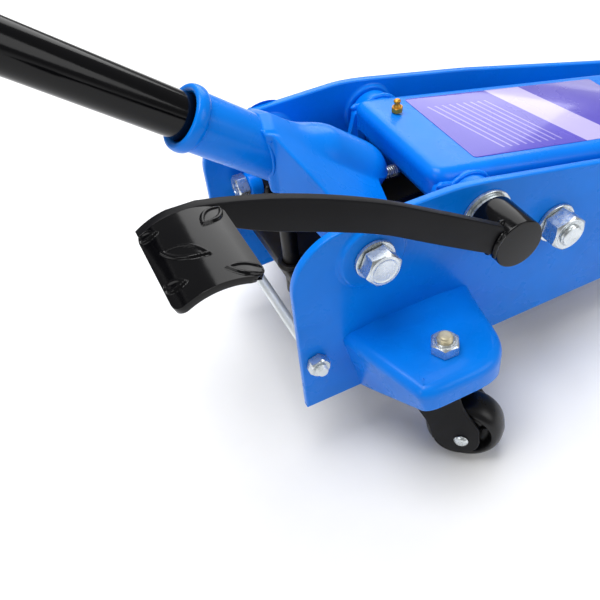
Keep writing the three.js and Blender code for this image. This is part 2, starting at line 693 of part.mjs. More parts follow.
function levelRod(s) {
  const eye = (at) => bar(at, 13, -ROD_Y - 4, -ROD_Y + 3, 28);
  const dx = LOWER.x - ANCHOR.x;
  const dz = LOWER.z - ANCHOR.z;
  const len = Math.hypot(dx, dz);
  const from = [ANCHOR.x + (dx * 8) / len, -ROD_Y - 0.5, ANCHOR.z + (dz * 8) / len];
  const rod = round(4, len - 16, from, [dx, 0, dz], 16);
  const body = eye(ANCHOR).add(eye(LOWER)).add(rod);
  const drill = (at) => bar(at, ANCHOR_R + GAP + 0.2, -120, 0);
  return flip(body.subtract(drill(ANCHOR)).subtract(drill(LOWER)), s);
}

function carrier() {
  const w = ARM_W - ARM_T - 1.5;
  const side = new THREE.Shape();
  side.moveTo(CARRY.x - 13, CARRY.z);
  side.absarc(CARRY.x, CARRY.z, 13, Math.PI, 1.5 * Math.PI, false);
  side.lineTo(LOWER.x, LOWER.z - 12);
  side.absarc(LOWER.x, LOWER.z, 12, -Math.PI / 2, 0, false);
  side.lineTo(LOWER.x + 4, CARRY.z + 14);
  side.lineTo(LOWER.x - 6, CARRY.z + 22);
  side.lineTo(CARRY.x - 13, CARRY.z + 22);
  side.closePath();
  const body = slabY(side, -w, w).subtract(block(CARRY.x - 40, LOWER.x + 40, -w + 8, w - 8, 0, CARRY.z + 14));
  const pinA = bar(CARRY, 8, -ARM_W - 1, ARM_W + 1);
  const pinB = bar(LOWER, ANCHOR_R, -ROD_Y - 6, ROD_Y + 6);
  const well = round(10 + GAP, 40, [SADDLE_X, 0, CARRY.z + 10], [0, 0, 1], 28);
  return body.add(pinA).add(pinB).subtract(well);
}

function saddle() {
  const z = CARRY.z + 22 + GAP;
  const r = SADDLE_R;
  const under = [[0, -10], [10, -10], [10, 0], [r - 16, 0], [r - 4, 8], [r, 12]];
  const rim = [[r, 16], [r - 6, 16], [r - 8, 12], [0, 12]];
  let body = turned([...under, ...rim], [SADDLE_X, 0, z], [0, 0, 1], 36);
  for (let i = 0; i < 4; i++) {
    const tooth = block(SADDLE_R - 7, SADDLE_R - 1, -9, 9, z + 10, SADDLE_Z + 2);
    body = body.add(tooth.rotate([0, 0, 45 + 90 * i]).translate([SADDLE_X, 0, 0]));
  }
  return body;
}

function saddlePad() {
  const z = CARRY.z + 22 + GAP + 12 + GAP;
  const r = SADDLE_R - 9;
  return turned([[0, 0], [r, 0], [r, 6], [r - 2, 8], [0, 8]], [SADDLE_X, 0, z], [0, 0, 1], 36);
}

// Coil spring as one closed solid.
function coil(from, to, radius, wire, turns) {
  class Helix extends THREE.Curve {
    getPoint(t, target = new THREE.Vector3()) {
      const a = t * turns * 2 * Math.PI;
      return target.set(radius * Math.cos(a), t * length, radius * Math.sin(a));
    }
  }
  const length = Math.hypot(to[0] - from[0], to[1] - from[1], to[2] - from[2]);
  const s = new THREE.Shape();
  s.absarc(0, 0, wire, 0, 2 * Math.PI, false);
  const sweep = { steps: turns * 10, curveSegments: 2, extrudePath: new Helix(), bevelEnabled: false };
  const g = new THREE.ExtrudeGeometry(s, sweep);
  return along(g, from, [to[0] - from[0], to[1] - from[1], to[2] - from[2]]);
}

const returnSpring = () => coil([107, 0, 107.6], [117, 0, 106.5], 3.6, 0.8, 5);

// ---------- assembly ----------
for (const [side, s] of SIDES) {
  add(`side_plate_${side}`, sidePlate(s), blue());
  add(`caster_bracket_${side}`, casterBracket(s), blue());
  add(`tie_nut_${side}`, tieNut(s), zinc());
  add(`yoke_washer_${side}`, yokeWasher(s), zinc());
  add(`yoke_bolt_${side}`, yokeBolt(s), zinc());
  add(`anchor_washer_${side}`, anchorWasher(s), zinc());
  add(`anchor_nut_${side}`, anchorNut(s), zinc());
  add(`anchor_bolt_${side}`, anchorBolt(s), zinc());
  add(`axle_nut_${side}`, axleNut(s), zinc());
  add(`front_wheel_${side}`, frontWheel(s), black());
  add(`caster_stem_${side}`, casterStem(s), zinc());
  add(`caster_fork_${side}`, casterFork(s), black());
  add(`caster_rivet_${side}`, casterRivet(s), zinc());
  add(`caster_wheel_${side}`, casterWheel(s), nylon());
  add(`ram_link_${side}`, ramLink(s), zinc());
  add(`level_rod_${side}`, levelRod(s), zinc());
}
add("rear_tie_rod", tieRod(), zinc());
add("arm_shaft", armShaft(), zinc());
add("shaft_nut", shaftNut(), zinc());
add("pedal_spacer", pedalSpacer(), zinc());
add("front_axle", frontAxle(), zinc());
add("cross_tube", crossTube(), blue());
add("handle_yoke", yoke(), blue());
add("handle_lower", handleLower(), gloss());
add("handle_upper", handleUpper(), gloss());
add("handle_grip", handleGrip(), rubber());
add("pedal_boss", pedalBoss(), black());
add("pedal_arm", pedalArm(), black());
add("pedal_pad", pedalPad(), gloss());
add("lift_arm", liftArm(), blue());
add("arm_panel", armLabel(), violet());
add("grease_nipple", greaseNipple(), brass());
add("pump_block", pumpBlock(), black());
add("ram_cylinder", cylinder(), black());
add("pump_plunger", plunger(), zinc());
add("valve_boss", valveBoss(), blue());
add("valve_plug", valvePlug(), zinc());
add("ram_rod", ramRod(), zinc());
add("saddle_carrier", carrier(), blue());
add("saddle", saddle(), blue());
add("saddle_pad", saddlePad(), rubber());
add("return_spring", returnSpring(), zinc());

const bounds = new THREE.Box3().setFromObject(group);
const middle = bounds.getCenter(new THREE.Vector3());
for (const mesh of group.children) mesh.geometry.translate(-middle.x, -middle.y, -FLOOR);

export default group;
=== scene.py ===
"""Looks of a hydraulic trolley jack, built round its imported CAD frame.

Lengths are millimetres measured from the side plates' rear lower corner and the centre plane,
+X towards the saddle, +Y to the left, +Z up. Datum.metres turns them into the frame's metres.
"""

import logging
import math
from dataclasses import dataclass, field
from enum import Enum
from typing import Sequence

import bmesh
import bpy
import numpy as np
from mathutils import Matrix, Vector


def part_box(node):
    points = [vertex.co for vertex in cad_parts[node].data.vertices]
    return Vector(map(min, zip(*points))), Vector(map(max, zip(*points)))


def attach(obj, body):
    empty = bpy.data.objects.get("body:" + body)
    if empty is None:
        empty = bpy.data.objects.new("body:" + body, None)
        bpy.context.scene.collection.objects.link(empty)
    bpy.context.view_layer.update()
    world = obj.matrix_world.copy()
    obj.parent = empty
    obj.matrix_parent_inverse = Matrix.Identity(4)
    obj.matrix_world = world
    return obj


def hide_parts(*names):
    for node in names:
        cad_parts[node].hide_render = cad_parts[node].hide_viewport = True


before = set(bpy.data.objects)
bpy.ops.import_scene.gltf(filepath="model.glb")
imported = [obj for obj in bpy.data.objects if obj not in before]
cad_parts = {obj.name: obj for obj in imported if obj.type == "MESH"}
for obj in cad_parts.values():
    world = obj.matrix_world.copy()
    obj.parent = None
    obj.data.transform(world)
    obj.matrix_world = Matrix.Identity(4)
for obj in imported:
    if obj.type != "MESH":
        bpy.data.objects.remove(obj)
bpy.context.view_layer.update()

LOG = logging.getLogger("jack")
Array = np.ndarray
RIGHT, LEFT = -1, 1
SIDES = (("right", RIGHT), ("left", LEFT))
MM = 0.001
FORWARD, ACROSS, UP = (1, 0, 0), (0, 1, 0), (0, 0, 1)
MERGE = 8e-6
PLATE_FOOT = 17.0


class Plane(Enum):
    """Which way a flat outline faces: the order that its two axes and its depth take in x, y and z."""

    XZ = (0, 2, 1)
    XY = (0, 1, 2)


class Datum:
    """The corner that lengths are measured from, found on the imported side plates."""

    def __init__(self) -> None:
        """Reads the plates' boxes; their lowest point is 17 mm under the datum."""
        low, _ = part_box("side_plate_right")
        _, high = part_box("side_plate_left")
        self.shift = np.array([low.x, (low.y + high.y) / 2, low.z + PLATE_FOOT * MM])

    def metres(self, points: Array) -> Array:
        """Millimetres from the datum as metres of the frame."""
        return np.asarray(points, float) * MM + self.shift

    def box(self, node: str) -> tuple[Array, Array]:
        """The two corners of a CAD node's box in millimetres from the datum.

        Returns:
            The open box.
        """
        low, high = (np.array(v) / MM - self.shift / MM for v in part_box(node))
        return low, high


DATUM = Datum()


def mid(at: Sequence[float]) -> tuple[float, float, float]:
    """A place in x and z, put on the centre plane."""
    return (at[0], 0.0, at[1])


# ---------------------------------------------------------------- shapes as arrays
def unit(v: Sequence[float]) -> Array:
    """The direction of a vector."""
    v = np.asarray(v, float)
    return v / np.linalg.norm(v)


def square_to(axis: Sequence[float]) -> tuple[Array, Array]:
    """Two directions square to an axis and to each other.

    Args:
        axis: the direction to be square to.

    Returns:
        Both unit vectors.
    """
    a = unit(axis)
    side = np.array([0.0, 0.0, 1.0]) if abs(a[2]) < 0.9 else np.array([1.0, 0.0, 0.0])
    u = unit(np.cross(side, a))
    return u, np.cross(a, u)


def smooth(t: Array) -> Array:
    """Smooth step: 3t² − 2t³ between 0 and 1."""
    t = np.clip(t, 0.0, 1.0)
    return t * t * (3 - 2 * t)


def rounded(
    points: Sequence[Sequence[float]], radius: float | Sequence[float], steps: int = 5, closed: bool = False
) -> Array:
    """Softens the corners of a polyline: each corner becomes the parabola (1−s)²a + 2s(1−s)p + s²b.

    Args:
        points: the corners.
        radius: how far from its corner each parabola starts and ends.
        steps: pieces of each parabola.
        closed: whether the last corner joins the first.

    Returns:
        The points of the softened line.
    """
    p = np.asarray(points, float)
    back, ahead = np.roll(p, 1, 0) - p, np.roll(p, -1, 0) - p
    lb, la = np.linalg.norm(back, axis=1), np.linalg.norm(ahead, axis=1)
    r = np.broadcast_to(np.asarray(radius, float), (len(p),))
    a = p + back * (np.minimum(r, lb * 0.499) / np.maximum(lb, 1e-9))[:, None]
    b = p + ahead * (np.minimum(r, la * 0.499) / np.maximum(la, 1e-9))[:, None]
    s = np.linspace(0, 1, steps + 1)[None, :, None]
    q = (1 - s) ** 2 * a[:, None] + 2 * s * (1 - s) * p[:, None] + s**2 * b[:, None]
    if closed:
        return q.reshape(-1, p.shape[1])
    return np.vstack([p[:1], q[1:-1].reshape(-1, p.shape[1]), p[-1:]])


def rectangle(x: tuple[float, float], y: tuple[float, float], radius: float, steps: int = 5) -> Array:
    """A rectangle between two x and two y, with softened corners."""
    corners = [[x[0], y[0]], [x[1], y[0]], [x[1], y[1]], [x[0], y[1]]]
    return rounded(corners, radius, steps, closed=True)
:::
Given instruction: Pull out all lines of the data with the string "None".

Right answer:
    if empty is None:
        empty = bpy.data.objects.new("body:" + body, None)
    obj.parent = None
    def __init__(self) -> None:
    a = p + back * (np.minimum(r, lb * 0.499) / np.maximum(lb, 1e-9))[:, None]
    b = p + ahead * (np.minimum(r, la * 0.499) / np.maximum(la, 1e-9))[:, None]
    s = np.linspace(0, 1, steps + 1)[None, :, None]
    q = (1 - s) ** 2 * a[:, None] + 2 * s * (1 - s) * p[:, None] + s**2 * b[:, None]